* What is expected
Start at the line containing "imported = [obj" and stop at the line containing "return Matrix.Translation((x, y, z))"; copy those lines exactly, both ends included, and no others.
-- START --
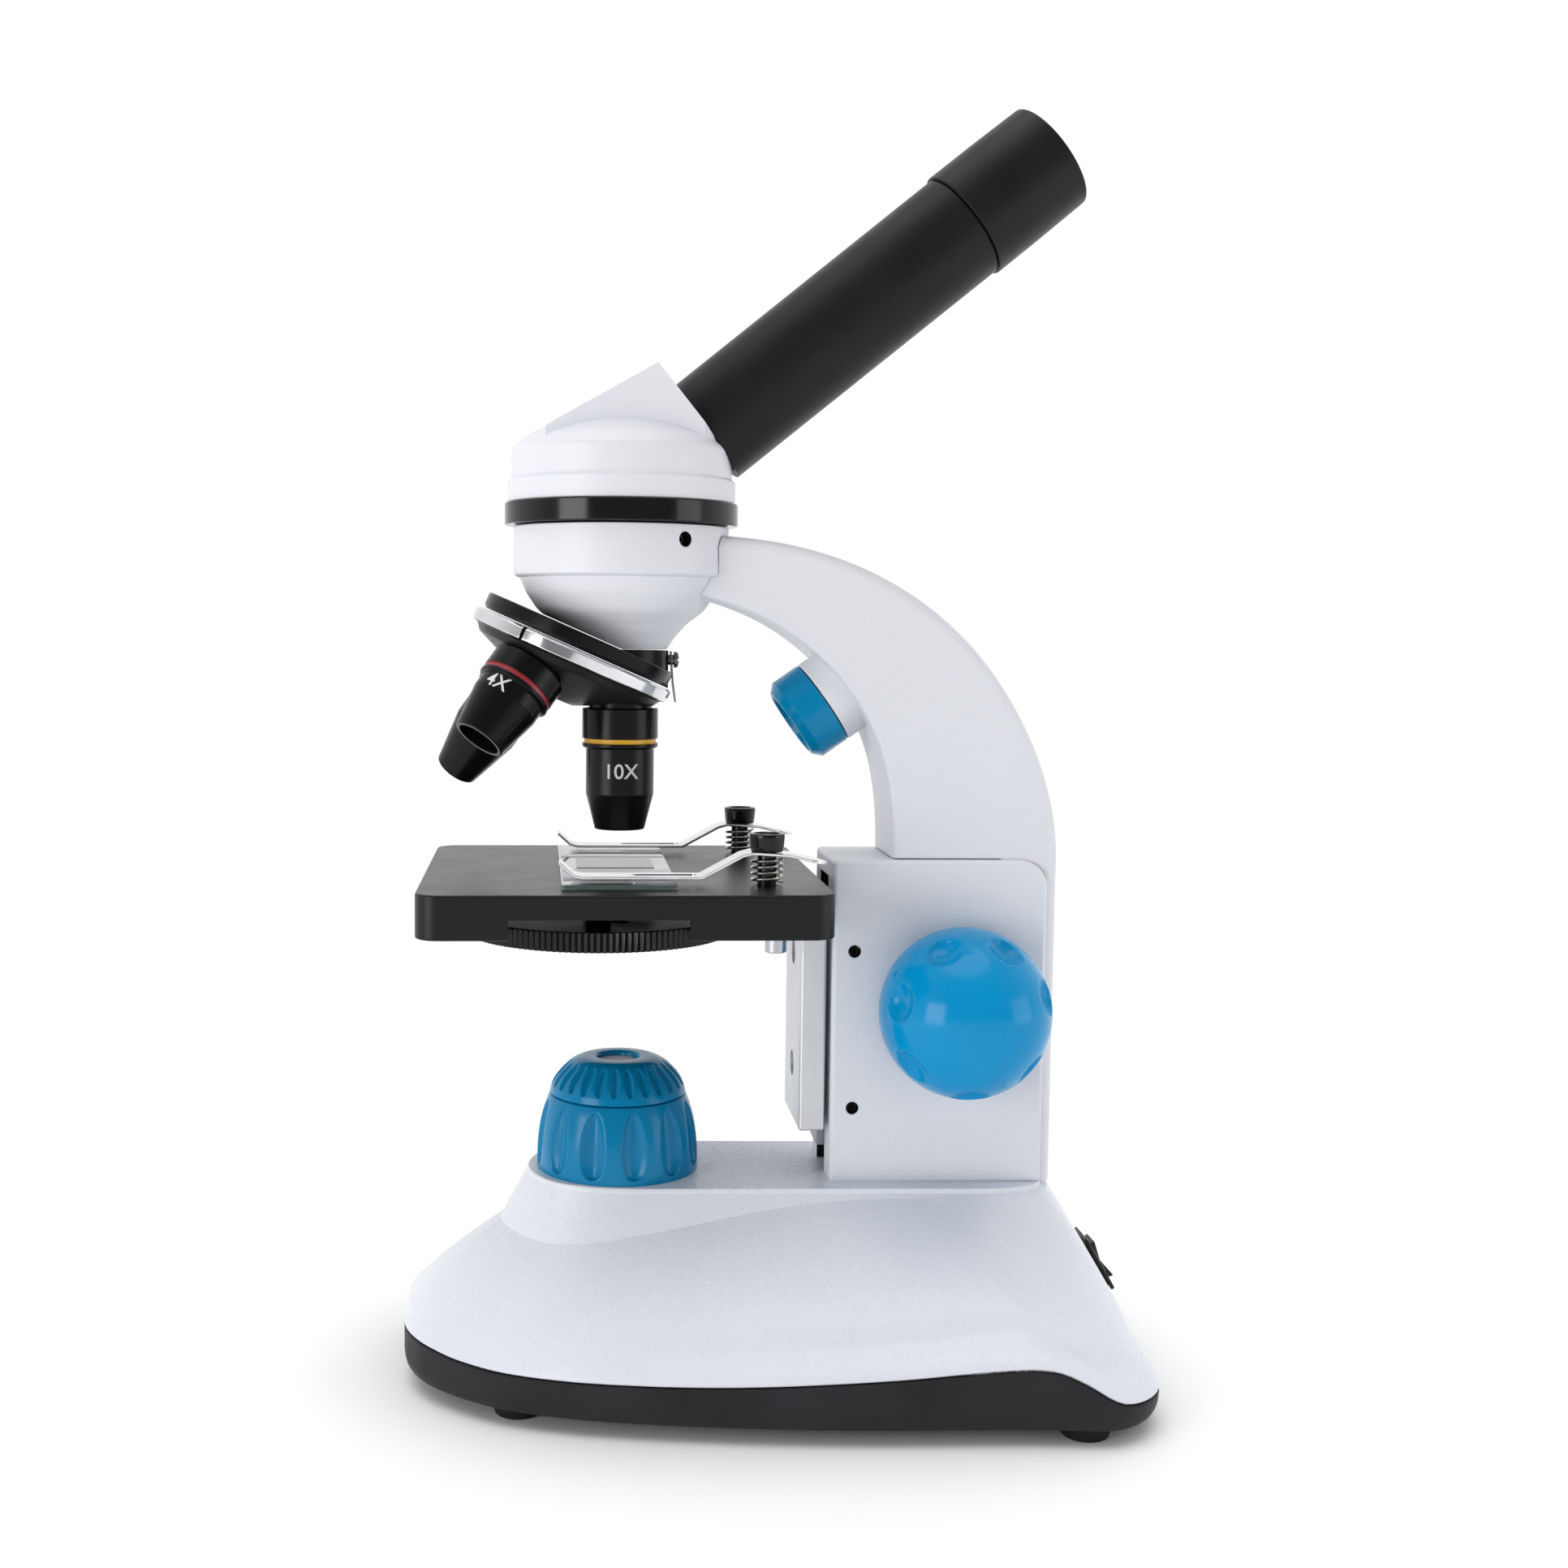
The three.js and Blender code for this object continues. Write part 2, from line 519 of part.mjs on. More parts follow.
function addNosepiece() {
  const { apex, tilt, plate: plateRadius, rim, face, shoulder } = NOSE;
  const nose = new THREE.Group();
  nose.position.z = apex;
  nose.rotation.y = rad(tilt);
  works.add(nose);
  const turret = new THREE.Group();
  nose.add(turret);

  const disc = turned([
    [0, -face + GAP], [21.4, -face + GAP], [plateRadius, -face + 1], [plateRadius, -face + 4], [0, -face + 4],
  ]);
  const wedge = inNose(rod(11.2, 42, HEAD.foot - GAP, MEDIUM));
  const below = rod(40, -60, -face + GAP, 8);
  const lightHole = inNose(rod(5.5, 0, 90, SMALL));
  const screwHole = inNose(rod(1.5, 5, 20, SMALL).rotateY(Math.PI / 2).translate(0, 0, 49.2));
  add("nosepiece_plate", cut(join(disc, wedge), below, lightHole, screwHole), BLACK, nose);
  const leafSide = new THREE.Shape();
  leafSide.moveTo(11.55, 51.2);
  leafSide.lineTo(11.9, 51.2);
  leafSide.lineTo(13, 39.3);
  leafSide.lineTo(12.65, 39.3);
  const leaf = cut(slab(leafSide, 2.4), rod(1.5, 5, 20, SMALL).rotateY(Math.PI / 2).translate(0, 0, 49.2));
  add("detent_spring", inNose(leaf), STEEL, nose);
  const pan = [[0, 7], [1.2, 7], [1.2, 12.6], [1.9, 12.6], [1.7, 13.6], [0, 13.9]];
  add("detent_screw", inNose(turned(pan, SMALL).rotateY(Math.PI / 2).translate(0, 0, 49.2)), STEEL, nose);

  // The cone under the rim clears each objective's flat shoulder by a gap.
  const cone = (r) => (GAP - shoulder + r * Math.sin(rad(tilt))) / Math.cos(rad(tilt));
  const wheel = turned([
    [0, cone(5)], [5, cone(5)], [21.8, cone(21.8)], [23, -face - 3.4], [rim, -face - 2.8], [rim, -face - 0.6],
    [rim - 0.6, -face], [0, -face],
  ]);
  const seats = [0, 1, 2].map((k) => nestAxis(rod(7.7, -60, 0, MEDIUM), k));
  add("turret", cut(wheel, ...seats), CHROME, turret);

  // Length under the shoulder, groove of the colour band, start of the taper, tip radius, tip bore.
  const objectives = {
    "10x": [28.6, 7.2, 20.2, 5.85, 4.4],
    "40x": [33.6, 7.2, 20.2, 5.3, 3.6],
    "4x": [20.6, 5, 10.4, 6.1, 5],
  };
  Object.entries(objectives).forEach(([name, [length, band, taper, tip, bore]], k) => {
    const at = (z) => -shoulder - z;
    const barrel = turned(
      [
        [3, at(length - 3)], [bore, at(length - 3)], [bore, at(length)], [tip, at(length)], [8, at(taper)],
        [8, at(band + 2.2)], [8.9, at(band + 2)], [8.9, at(band + 1.1)], [8.5, at(band + 1)],
        [8.5, at(band + 0.1)], [8.9, at(band)], [8.9, at(0)], [7.4, at(0)], [7.4, at(-5.2)], [6, at(-5.2)],
        [6, at(3)], [3, at(length - 7)],
      ],
      MEDIUM, true,
    );
    add(`objective_${name}`, nestAxis(barrel, k), BLACK, turret);
    const glass = rod(2.7, at(length - 3.3), at(length - 6), SMALL);
    add(`objective_${name}_lens`, nestAxis(glass, k), GLASS, turret);
  });
}

// ---------- stage ----------
function addStage() {
  const { halfX, halfY, thick, skin, wall, hole, screwX, screwY } = STAGE;
  const outside = plate(roundedRectangle(-halfX, -halfY, halfX, halfY, 8), -thick, 0, 6);
  const under = roundedRectangle(-halfX + wall, -halfY + wall, halfX - wall, halfY - wall, 5.4);
  const hollow = plate(under, -thick - 1, -skin, 4);
  const notch = box(-25.2, -halfY - 1, -thick - 1, 13.7, -halfY + wall + 1, -5.3);
  const light = rod(hole, -thick, 1, MEDIUM);
  const posts = [-1, 1].map((s) => rod(2.4, -thick, 1, SMALL).translate(POST.x, s * POST.y, 0));
  const pivot = rod(3, -8, -skin + 0.2, SMALL).translate(DISC.x, DISC.y, 0);
  const pivotHole = rod(1, -9, -4, SMALL).translate(DISC.x, DISC.y, 0);
  const bosses = [-1, 1].map((s) => rod(4.2, -thick, -skin + 0.2, SMALL).translate(screwX, s * screwY, 0));
  const threads = [-1, 1].map((s) => rod(1.6, -thick - 1, -4, SMALL).translate(screwX, s * screwY, 0));
  const shell = cut(outside, hollow, notch, light, ...posts);
  add("stage_plate", cut(join(shell, pivot, ...bosses), pivotHole, ...threads), BLACK);

  const { front, back, halfWidth, top, foot, shelf } = BRACKET;
  const upright = box(front, -halfWidth, foot, back, halfWidth, top);
  const flange = box(shelf, -29, top - 2.5, front + 1, 29, top);
  const groove = box(BAR.front - GAP, -BAR.neck - GAP, foot - 1, back + 1, BAR.neck + GAP, 0);
  const holes = [-20, -47].map((z) => rod(1.9, 0, 10, SMALL).rotateY(Math.PI / 2).translate(front - 1, 0, z));
  const ways = [-1, 1].map((s) => rod(1.6, top - 4, 0, SMALL).translate(screwX, s * screwY, 0));
  add("stage_bracket", cut(join(upright, flange), groove, ...holes, ...ways), ALUMINIUM);
  for (const [name, s] of [["near", -1], ["far", 1]]) {
    const under = top - 2.5 - GAP;
    const profile = [[0, under - 3], [2.1, under - 3], [2.4, under - 2.7], [2.4, under], [1.3, under], [1.3, -4.5], [0, -4.5]];
    const socket = rod(1.2, under - 4, under - 1.4, 6);
    const screw = cut(turned(profile, SMALL), socket);
    add(`stage_screw_${name}`, screw.translate(screwX, s * screwY, 0), CHROME);
  }

  add("specimen_slide", box(-13.4, -38.1, GAP / 2, 12, 38.1, 1.15), GLASS);
}

function addApertureDisc() {
  const { x, y, radius, top, thick } = DISC;
  const orbit = Math.hypot(x, y);
  const start = Math.atan2(-y, -x);
  const wheel = turned([
    [0, top - thick + 1.6], [radius - 4, top - thick + 1.6], [radius - 4, top - thick], [radius, top - thick],
    [radius, top], [0, top],
  ]);
  const holes = [6.5, 5, 3.6, 2.4, 1.4].map((r, k) => {
    const a = start + (2 * Math.PI * k) / 5;
    return rod(r, -20, 0, SMALL).translate(orbit * Math.cos(a), orbit * Math.sin(a), 0);
  });
  add("aperture_disc", cut(wheel, ...holes, rod(1.2, -20, 0, SMALL)), GLOSS_BLACK).position.set(x, y, 0);
  const under = top - thick + 1.6 - GAP;
  const pin = [[0, under - 1.4], [2.4, under - 1.4], [2.6, under], [0.8, under], [0.8, -4.5], [0, -4.5]];
  add("disc_screw", turned(pin, SMALL).translate(x, y, 0), STEEL);
}

// A spring clip from its curled tip to its tail, its post and its coil spring.
function addClips() {
  for (const [name, s] of [["near", -1], ["far", 1]]) {
    const clip = new THREE.Group();
    clip.position.set(POST.x, s * POST.y, 0);
    works.add(clip);
    const spine = [
      [-46.1, 5], [-43, 2.4], [-41, 1.7], [-14.6, 1.7], [-13, 2.3], [-5.6, 6.6], [-3.4, 7.2], [4.5, 6.7], [13.2, 4.7],
    ];
    const side = new THREE.Shape();
    spine.forEach(([x, z], i) => (i ? side.lineTo(x, z) : side.moveTo(x, z)));
    [...spine].reverse().forEach(([x, z]) => side.lineTo(x, z + 0.6));
    const slot = plate(roundedRectangle(-30, -1.5, -15.5, 1.5, 1.49), 0, 5, 4);
    const strip = cut(slab(side, 4), rod(2.5, 0, 12, SMALL), slot);
    add(`clip_${name}`, strip, CHROME, clip);
    const post = turned([
      [0, -8.6], [2.1, -8.6], [2.1, 8.2], [3.7, 8.2], [3.9, 9], [3.9, 10.8], [3.4, 11.6], [0, 11.6],
    ], SMALL);
    add(`clip_post_${name}`, post, GLOSS_BLACK, clip);
    add(`clip_spring_${name}`, coil(3.3, 0.35, 0.7, 6, 4), STEEL, clip);
  }
}

// A round-wire coil spring about +Z, between two heights.
function coil(radius, wire, from, to, turns) {
  class Helix extends THREE.Curve {
    getPoint(t, target = new THREE.Vector3()) {
      const a = 2 * Math.PI * turns * t;
      return target.set(radius * Math.cos(a), radius * Math.sin(a), from + (to - from) * t);
    }
  }
  const section = new THREE.Shape();
  section.absarc(0, 0, wire, 0, 2 * Math.PI);
  const settings = { steps: Math.round(turns * 9), extrudePath: new Helix(), curveSegments: 2 };
  return new THREE.ExtrudeGeometry(section, settings);
}

// ---------- focus ----------
function addSlide() {
  const { front, shoulder, back, neck, lip, foot, top } = BAR;
  const bar = join(
    box(front, -neck, foot, shoulder + 0.5, neck, top),
    box(shoulder, -neck - lip, foot, back, neck + lip, top),
  );
  add("slide_bar", bar, STEEL);

  const { x, z, teeth, module: m, pressure, addendum, backlash } = GEAR;
  const pitchX = x - (teeth * m) / 2;
  const step = Math.PI * m;
  const lean = Math.tan(rad(pressure));
  const half = step / 4 - backlash / 4;
  const side = new THREE.Shape();
  const root = pitchX - 1.2 * m;
  side.moveTo(back + GAP, -63);
  side.lineTo(root, -63);
  for (let k = -10; k <= 5; k++) {
    const middle = z + (k + 0.5) * step;
    const wide = half + 1.2 * m * lean;
    const thin = half - addendum * m * lean;
    side.lineTo(root, middle - wide);
    side.lineTo(pitchX + addendum * m, middle - thin);
    side.lineTo(pitchX + addendum * m, middle + thin);
    side.lineTo(root, middle + wide);
  }
  side.lineTo(root, -10.5);
  side.lineTo(back + GAP, -10.5);
  add("rack", slab(side, 4), BRASS);
}

// Half the angle that a tooth of the pinion spans at a radius.
function toothHalfAngle(r) {
  const { teeth, module: m, pressure, backlash } = GEAR;
  const pitch = (teeth * m) / 2;
  const base = pitch * Math.cos(rad(pressure));
  const involute = (a) => Math.tan(a) - a;
  const at = Math.acos(Math.min(1, base / Math.max(r, base)));
  const half = (Math.PI * m) / 4 - backlash / 4;
  return half / pitch + involute(rad(pressure)) - involute(at);
}

function addPinion() {
  const { x, z, teeth, module: m, addendum } = GEAR;
  const pitch = (teeth * m) / 2;
  const radii = [pitch - 1.2 * m, pitch - 0.6 * m, pitch, pitch + 0.45 * m, pitch + addendum * m];
  const shape = new THREE.Shape();
  for (let k = 0; k < teeth; k++) {
    const middle = Math.PI + (2 * Math.PI * k) / teeth;
    const flank = radii.map((r) => [r, middle - toothHalfAngle(r)]);
    const other = radii.map((r) => [r, middle + toothHalfAngle(r)]).reverse();
    for (const [r, a] of [...flank, ...other]) {
      const point = [r * Math.cos(a), r * Math.sin(a)];
      if (shape.curves.length || k || r !== radii[0]) shape.lineTo(...point);
      else shape.moveTo(...point);
    }
  }
  const gear = slab(shape, 5.5);
  const shaft = rod(2.8, -41, 41, SMALL).rotateX(Math.PI / 2);
  const pinion = new THREE.Group();
  pinion.position.set(x, 0, z);
  works.add(pinion);
  add("pinion_shaft", join(gear, shaft), STEEL, pinion);
  for (const [name, s] of [["near", -1], ["far", 1]]) {
    const { radius, depth, bore } = KNOB;
    const dome = turned([
      [0, bore], [3.1, bore], [3.1, 0], [14.5, 0], [17.4, 2], [19, 5.5], [radius, 9.5], [19, 14], [17.6, 18.5],
      [15, 22.8], [11.2, 26.4], [6.6, 28.9], [2.6, depth - 0.2], [0, depth],
    ]);
    const knob = add(`knob_${name}`, dome, KNOB_BLUE, pinion);
    knob.rotation.x = s < 0 ? Math.PI / 2 : -Math.PI / 2;
    knob.position.y = s * (HOUSING.halfWidth + 0.8);
  }
}

addBase();
addSwitch();
addBaseLamp();
addArm();
addTopLamp();
addHead();
addEyepiece();
addNosepiece();
addStage();
addApertureDisc();
addClips();
addSlide();
addPinion();

const microscope = new THREE.Group();
microscope.add(works);
export default microscope;
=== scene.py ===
"""Blender scene of the student microscope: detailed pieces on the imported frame's bodies."""
import math

import bmesh
import bpy
import numpy as np
from mathutils import Matrix, Vector


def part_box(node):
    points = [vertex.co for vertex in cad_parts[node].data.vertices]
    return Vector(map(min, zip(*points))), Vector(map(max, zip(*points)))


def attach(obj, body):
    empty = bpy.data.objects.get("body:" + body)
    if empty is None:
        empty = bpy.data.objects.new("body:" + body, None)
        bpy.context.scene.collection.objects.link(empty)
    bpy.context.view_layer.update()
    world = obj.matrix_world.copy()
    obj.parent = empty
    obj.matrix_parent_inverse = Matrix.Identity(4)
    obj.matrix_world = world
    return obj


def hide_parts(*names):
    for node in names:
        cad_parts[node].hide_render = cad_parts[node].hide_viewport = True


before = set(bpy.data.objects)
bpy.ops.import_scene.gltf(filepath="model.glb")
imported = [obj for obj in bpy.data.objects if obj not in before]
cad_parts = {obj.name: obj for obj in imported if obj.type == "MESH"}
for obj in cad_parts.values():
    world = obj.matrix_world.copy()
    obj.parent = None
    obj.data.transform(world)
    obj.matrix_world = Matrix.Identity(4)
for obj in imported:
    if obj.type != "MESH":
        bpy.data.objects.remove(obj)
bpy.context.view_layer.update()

# ---------- local millimetres, from the optical axis at the stage's top face ----------
LAMP_LO, LAMP_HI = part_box("lamp_collar")
AXIS_X = (LAMP_LO[0] + LAMP_HI[0]) / 2
STAGE_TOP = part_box("stage_plate")[1][2]
GROUND = -1000 * STAGE_TOP
MM = Matrix.Scale(0.001, 4)
WORLD = Matrix.Translation((AXIS_X, 0, STAGE_TOP)) @ MM


def turn(axis, degrees):
    return Matrix.Rotation(math.radians(degrees), 4, axis)


def shift(x, y, z):
    return Matrix.Translation((x, y, z))


HOME = Matrix.Identity(4)
NOSE_TILT = 23.5
PIVOT_Z = 76.4  # where the nosepiece's axis meets the optical axis
DETENT_Z = 49.2
TUBE = shift(20, 0, 102.5) @ turn("Y", 51)
NOSE = shift(0, 0, PIVOT_Z) @ turn("Y", NOSE_TILT)
TOP_LAMP = shift(47.85, 0, 39.5) @ turn("Y", -125.1)
SWITCH = shift(115.9, 0, -96.6) @ turn("Y", 60) @ shift(0, 0, 0.35)
SHAFT_X, SHAFT_Z = 78, -30
SCREW_X, SCREW_Y = 34.8, 22  # the two screws that hold the stage on its bracket
POST_X, POST_Y = 31.6, 30  # the clips' posts
DISC_X, DISC_Y = -5.3, -14.6  # the aperture disc's pivot
GRUB_X, GRUB_Z = 54.2, (-17.7, -54.6)  # the housing's two grub-screw holes
CHEEK = 14.3  # half the focus housing's width
SIDES = (("near", -1), ("far", 1))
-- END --
* The answer
imported = [obj for obj in bpy.data.objects if obj not in before]
cad_parts = {obj.name: obj for obj in imported if obj.type == "MESH"}
for obj in cad_parts.values():
    world = obj.matrix_world.copy()
    obj.parent = None
    obj.data.transform(world)
    obj.matrix_world = Matrix.Identity(4)
for obj in imported:
    if obj.type != "MESH":
        bpy.data.objects.remove(obj)
bpy.context.view_layer.update()

# ---------- local millimetres, from the optical axis at the stage's top face ----------
LAMP_LO, LAMP_HI = part_box("lamp_collar")
AXIS_X = (LAMP_LO[0] + LAMP_HI[0]) / 2
STAGE_TOP = part_box("stage_plate")[1][2]
GROUND = -1000 * STAGE_TOP
MM = Matrix.Scale(0.001, 4)
WORLD = Matrix.Translation((AXIS_X, 0, STAGE_TOP)) @ MM


def turn(axis, degrees):
    return Matrix.Rotation(math.radians(degrees), 4, axis)


def shift(x, y, z):
    return Matrix.Translation((x, y, z))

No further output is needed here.